Crises are stressful events for everyone who is touched by them, sometimes even when the connection is indirect or at great distances. There are performance challenges, time pressures, high stakes risks, dangers to health, safety and well-being, and exposure to horrific circumstances – all of which result in dramatic responses in the body, brain and mind of those of us who are experiencing them. Further, while we all are affected by such stresses, we are each individually different in how such stress affects us including to the nature, persistence and degree to which we are affected. Thus, a general tendency is inherently manifest in idiosyncratic ways.

Categories of Stress
In broad terms, such stresses can be classified into several practical categories. First off, there is chronic lower order stress. Lower order stress is stressful but falls into a category that most of us would classify as the “normal” background stresses of daily life and the work day. This includes meeting deadlines, traffic problems, dealing with difficult people, spilt milk, flat tires and the routine “headaches” of home life and work life. We all carry differing degrees of chronic lower order background stress. This can range from the relatively minor stresses of daily living (e.g., a lost set of car keys) to more significant personal life events such as financial or relationship issues. Most of us (but not everyone) tolerate such stresses and manage to perform within normative ranges despite such stress. In cases where such stress is not managed well, there may be a need for intervention. The are many useful guidelines to help individuals more effectively manage chronic lower order stress (these typically include nutrition, rest, exercise, or mental relaxation solutions).

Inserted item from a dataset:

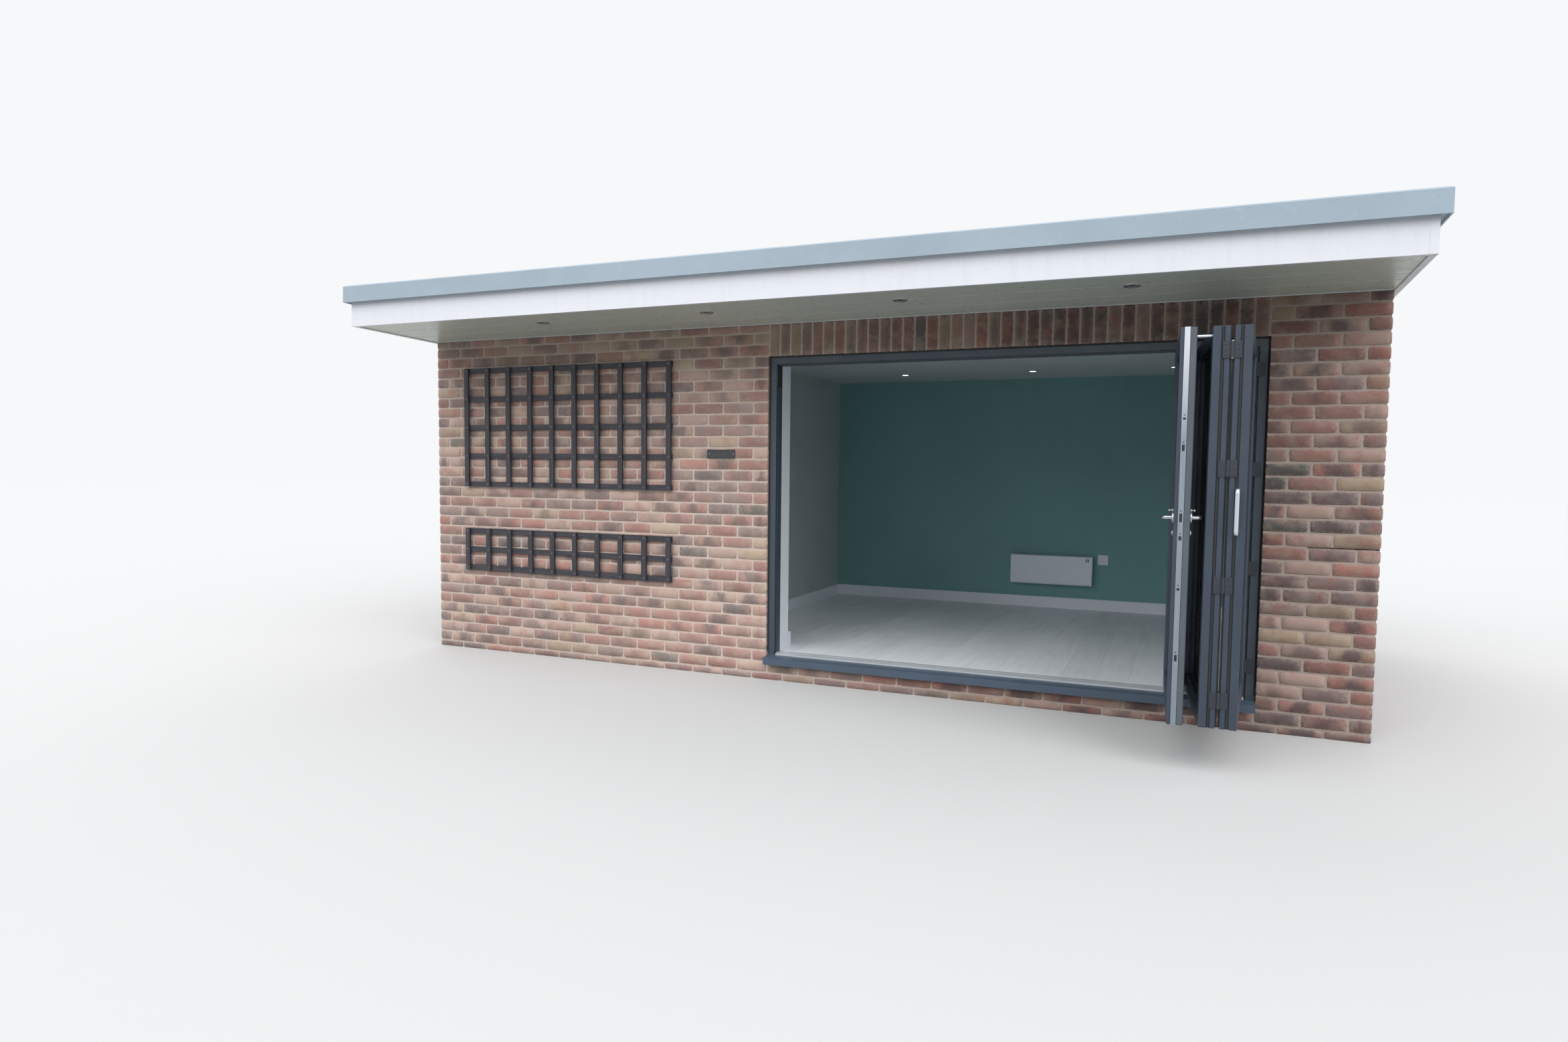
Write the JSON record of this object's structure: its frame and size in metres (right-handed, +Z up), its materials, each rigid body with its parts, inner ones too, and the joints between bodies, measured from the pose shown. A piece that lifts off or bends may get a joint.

However, in most cases, the major implication of such chronic lower order stress comes from the fact that the effects of stress are cumulative. Which may be an important variable for some people when it comes to the impacts of acute stress.

Second, there is acute stress. We recognize that there are varying degrees of acute stress. To simplify an inherently complicated range of stress levels, we can divide them into three (broadly defined) levels of acute stress: High, Hyper, and Traumatic. It is not the purpose of this short essay to categorically and mutually exclusively define these three levels of acute stress. These acute stressors are tied to specific events, situations or contexts (compared with chronic lower order stress). An emergency, critical incident, disaster, or any situation that would be regarded as a crisis would create the necessary conditions for acute stress. The exposure to the aspects of the event, the responsibilities for managing or ensuring the safety and well-being of others along with the accountability and scrutiny of their performance. High stress would be situationally or psychologically induced responses to non-routine contexts that has measurable effects on normal physiological and psychological processes and functions. This might be delayed reaction times, longer information processing temporal brackets, or changes in heart rate or respiratory patterns). High stress certainly affects us but usually not pushing us outside of our normal “range” of measurable performance. Sustained or long periods of high stress can be detrimental to our physical and psychological well-being. Highly stress resilient individuals may be able to continue to perform within their normative range even when experiencing high stress events. However, when they reach their threshold point and the stress triggers detrimental breakdowns that stress is regarded as hyper stress.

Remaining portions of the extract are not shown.